При этом украинцы совершенно не осознают угрозы. Сейчас я вынужден, в том числе как председатель комитета, задумываться: возможно, уже и пора вводить военную цензуру. Потому что военная цензура – это не только контентные ограничения. Это еще и дополнительные возможности.
Найти того, кто целенаправленно (может, даже не за российские деньги), но изо дня в день пишет, что все ТЦК коррумпированы, хватают людей на улице, отправляют людей без подготовки на фронт, что является ложью. Действительно, есть частные случаи, по которым всегда следуют соответствующие выводы. Не все они узнаются командованием или спецслужбами. Иногда и общественность подсказывает. Но писать на основе пяти или семи случаев, что вся система такая, и ТЦК — это ужас, и держитесь подальше от ТЦК, то ты — дурак или российский агент. А для закона не должно быть разницы, ты российский агент или дурак. Ты должен за деятельность, которая подрывает твое государство, сесть в тюрьму. Если ты российский агент, то лет на 15. А если ты просто дурак, то в профилактических целях года на три.

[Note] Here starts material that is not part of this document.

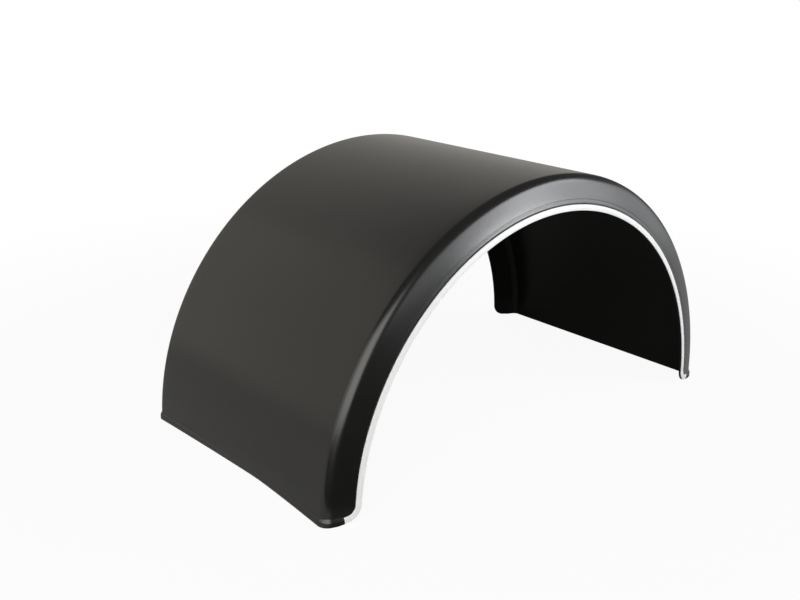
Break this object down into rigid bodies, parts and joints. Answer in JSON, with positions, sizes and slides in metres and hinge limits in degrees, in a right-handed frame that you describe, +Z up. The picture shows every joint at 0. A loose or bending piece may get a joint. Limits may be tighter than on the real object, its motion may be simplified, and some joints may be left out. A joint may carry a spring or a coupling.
{
  "type": "mudguard",
  "caption": "Half-round mudguard with a flange down each side, raised ribs round its cut ends and a white strip along the edge of its outer side.",
  "frame": {"origin": "bottom centre of the whole part, on the ground that its cut ends stand on", "axes": "+X along the span from leg to leg, +Y across the width towards the vehicle, +Z up; the side with the white strip faces -Y"},
  "size_m": [1.217, 0.66, 0.6009],
  "materials": {
    "black_plastic": "moulded black polyethylene, satin",
    "white_strip": "smooth white plastic"
  },
  "bodies": {
    "root": {"guard_shell": "black_plastic", "edge_strip": "white_strip"}
  },
  "joints": []
}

— Я так понимаю, вы уже готовите какую-то основу, законопроект?
— Мы не готовим основу, я просто говорю о моем восприятии этой проблемы. Потому что этот законопроект будет очень непопулярен. Я ведь отлично это осознаю. Но опять же, об этом стоит всем подумать. И решить, а чего ты хочешь – жить под российской оккупацией и с Telegram или жить в свободной Украине, но без Telegram.
О запрете деятельности УПЦ МП
— Что происходит с законопроектом о запрете деятельности УПЦ МП? Кто тормозит процесс и когда уже будет голосование?
– Никто уже не тормозит, он готов. Комитет учел замечания Министерства юстиции, Государственной службы этнополитики и свободы совести. Когда это будет готово, табличка с правками появится на сайте. И это уже будет означать, что Верховная Рада готова официально его рассматривать.
- До начала лета может быть проголосован?
– Я буду это предлагать. Это зависит не только от меня. Я это уже предложу. Но будет как раз согласительный совет. И будет ясно.